## start MATERIAL FOR THE TASK

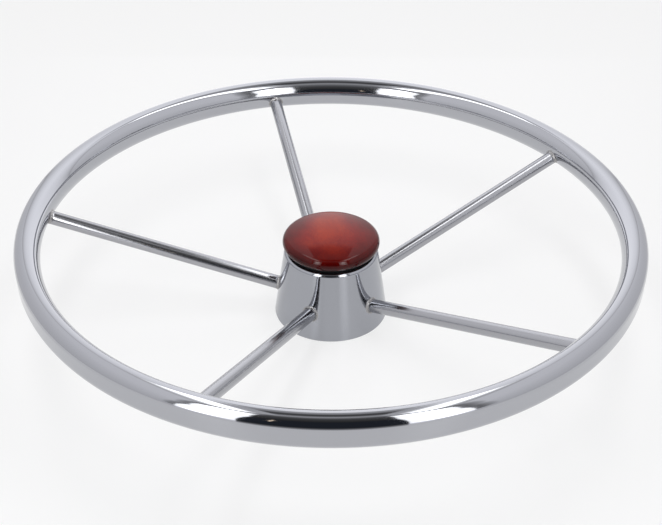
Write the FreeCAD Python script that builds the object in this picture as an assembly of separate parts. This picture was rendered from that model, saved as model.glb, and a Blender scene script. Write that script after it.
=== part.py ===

## end MATERIAL FOR THE TASK
## start MATERIAL FOR THE TASK

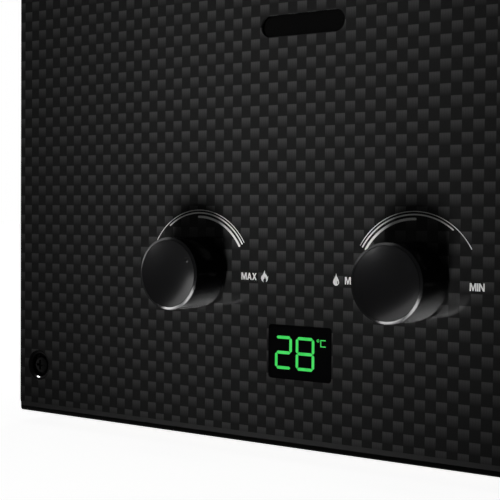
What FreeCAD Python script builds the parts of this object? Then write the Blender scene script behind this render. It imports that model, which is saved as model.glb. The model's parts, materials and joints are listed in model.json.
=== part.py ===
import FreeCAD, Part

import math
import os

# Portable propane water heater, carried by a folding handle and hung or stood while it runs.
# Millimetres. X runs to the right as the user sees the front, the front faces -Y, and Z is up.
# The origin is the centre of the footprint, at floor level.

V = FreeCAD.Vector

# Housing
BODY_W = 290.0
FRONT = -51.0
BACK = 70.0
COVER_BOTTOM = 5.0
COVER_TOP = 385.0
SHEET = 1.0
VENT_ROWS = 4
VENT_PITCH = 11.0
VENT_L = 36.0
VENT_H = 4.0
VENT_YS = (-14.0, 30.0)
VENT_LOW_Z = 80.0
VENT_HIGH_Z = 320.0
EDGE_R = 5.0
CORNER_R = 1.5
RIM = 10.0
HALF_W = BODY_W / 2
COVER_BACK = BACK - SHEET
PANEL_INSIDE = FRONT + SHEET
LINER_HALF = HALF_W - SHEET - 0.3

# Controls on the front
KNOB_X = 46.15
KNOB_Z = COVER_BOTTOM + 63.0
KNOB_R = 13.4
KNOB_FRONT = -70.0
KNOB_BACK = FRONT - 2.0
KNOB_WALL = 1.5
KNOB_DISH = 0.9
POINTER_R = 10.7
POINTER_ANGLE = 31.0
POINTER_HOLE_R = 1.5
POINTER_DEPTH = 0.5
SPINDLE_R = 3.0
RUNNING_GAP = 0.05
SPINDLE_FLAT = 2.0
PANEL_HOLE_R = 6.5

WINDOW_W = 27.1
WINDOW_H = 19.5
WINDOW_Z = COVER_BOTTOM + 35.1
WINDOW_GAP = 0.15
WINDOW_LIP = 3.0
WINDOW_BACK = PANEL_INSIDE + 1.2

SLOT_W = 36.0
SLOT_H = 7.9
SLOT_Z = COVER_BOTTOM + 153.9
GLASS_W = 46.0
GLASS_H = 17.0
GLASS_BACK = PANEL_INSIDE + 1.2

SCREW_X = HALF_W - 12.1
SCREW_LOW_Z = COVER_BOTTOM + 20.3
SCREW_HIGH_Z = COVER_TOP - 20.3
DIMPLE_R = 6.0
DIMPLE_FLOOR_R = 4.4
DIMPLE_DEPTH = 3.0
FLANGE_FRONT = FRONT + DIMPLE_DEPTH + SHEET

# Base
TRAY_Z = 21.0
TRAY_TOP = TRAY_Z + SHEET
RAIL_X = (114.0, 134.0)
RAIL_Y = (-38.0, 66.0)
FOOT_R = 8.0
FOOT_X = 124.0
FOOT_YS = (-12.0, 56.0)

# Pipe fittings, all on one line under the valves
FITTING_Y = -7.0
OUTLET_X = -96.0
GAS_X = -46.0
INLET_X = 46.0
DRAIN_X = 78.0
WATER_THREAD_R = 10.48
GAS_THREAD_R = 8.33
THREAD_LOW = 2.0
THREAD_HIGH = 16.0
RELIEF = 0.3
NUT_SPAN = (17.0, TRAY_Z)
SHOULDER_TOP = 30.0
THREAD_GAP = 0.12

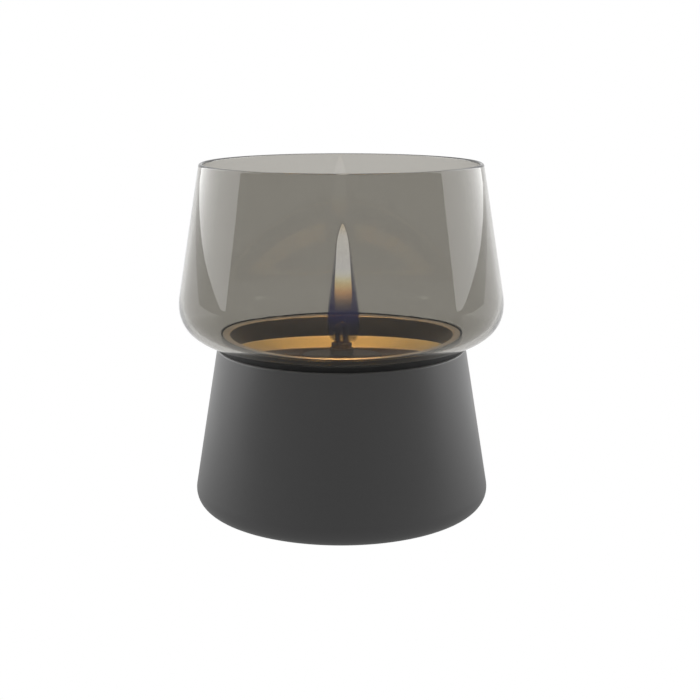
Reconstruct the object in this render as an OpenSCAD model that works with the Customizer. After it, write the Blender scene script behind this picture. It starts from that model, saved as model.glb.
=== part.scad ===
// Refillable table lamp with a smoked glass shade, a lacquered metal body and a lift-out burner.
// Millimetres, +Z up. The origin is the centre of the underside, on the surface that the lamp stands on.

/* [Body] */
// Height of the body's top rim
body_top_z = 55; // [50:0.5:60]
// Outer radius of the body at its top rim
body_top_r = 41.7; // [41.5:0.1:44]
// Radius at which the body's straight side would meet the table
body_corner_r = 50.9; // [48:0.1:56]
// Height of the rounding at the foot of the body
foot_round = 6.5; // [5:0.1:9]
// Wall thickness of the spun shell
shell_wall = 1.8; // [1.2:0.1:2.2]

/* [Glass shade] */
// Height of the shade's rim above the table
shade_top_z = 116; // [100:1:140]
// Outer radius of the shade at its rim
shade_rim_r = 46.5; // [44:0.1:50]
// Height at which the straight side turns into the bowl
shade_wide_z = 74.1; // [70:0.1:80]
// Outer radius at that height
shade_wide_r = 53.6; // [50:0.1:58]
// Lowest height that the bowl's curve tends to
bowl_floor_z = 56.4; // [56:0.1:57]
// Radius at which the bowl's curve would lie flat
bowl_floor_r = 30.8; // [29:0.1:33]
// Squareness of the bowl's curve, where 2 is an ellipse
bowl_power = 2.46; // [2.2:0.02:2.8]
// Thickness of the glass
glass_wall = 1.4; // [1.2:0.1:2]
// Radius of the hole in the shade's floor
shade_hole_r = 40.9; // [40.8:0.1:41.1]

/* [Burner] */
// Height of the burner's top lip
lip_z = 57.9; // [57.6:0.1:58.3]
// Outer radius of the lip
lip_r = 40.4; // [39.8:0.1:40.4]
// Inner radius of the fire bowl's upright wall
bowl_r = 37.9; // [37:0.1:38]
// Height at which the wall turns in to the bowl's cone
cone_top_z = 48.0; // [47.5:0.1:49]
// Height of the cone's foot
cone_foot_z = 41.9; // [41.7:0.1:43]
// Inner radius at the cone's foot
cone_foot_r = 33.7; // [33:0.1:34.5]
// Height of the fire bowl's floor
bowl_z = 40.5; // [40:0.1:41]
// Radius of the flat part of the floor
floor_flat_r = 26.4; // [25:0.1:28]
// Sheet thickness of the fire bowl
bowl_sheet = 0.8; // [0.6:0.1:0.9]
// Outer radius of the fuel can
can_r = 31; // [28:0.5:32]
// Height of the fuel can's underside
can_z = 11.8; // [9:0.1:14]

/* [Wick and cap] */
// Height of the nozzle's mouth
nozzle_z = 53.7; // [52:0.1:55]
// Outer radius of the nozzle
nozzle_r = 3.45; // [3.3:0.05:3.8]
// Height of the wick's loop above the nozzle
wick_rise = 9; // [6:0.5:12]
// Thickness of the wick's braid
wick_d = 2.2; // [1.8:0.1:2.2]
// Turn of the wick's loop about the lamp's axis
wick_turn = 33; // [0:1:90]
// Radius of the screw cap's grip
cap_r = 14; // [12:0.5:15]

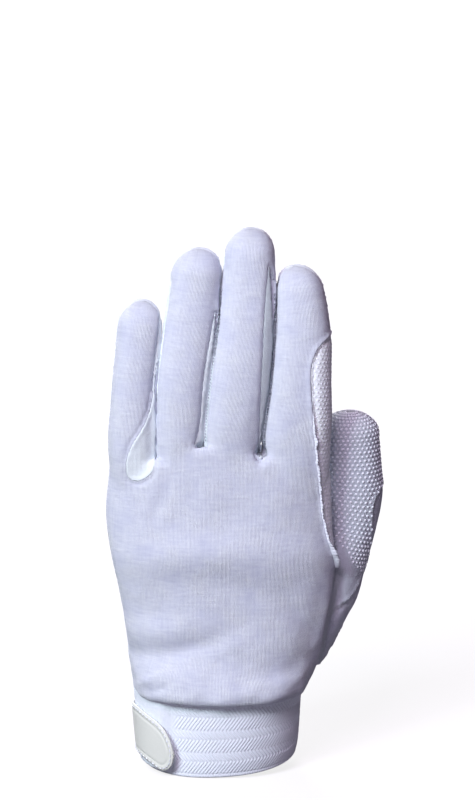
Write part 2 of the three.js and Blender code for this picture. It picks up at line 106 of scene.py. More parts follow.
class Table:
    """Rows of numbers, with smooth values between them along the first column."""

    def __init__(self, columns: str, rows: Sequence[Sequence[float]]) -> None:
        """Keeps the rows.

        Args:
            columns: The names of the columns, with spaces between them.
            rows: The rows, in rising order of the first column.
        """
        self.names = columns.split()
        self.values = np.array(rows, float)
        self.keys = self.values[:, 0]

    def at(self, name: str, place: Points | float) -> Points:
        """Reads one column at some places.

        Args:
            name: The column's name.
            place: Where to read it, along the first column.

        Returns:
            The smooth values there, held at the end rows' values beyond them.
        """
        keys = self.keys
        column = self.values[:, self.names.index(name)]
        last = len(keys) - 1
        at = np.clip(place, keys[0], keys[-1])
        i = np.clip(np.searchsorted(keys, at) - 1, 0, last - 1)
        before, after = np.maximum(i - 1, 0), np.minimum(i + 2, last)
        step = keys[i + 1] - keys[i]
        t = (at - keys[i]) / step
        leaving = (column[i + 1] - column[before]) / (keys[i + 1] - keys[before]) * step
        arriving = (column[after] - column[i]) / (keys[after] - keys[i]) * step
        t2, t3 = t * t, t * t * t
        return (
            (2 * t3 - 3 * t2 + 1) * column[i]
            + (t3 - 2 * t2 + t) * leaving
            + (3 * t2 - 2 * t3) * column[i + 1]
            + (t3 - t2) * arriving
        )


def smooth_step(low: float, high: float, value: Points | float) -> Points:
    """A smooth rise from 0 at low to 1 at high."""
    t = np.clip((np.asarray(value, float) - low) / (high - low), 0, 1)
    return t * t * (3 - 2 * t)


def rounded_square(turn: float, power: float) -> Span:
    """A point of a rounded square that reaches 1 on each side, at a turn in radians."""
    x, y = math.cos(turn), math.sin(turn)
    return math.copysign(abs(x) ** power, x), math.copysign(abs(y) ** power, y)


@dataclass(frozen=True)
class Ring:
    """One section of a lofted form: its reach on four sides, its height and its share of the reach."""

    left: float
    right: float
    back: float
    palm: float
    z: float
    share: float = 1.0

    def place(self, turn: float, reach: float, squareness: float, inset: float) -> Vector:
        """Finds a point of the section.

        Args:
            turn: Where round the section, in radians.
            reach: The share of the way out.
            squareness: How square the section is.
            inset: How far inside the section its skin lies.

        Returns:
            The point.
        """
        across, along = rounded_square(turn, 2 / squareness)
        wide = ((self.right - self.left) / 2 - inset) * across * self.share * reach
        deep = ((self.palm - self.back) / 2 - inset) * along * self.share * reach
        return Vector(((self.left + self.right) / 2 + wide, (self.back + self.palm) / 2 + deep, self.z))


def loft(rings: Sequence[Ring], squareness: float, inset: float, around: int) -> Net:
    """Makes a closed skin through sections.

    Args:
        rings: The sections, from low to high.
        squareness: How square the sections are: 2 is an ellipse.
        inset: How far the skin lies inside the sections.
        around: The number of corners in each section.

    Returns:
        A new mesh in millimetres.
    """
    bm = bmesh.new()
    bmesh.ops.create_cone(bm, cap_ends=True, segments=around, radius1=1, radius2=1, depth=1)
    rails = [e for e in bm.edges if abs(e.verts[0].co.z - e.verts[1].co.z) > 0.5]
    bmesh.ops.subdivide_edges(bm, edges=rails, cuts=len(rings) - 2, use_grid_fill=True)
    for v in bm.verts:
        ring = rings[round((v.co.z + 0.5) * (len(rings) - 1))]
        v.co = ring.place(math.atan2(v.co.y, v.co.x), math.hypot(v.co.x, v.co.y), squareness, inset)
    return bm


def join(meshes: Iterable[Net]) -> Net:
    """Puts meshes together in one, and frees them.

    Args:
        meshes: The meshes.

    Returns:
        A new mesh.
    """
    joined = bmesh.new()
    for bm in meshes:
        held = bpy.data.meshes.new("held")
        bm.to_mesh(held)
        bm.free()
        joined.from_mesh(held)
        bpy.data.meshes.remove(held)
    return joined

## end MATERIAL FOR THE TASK
## start MATERIAL FOR THE TASK

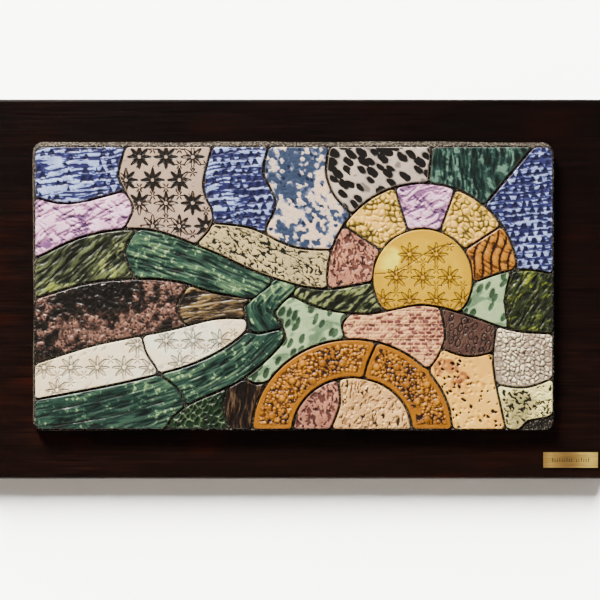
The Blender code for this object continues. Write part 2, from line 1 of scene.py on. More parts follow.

## end MATERIAL FOR THE TASK

== PROBLEM STATEMENT ==
Go through the records and pull out each line that includes the word "code".

== COMPLETE ANSWER ==
Write part 2 of the three.js and Blender code for this picture. It picks up at line 106 of scene.py. More parts follow.
The Blender code for this object continues. Write part 2, from line 1 of scene.py on. More parts follow.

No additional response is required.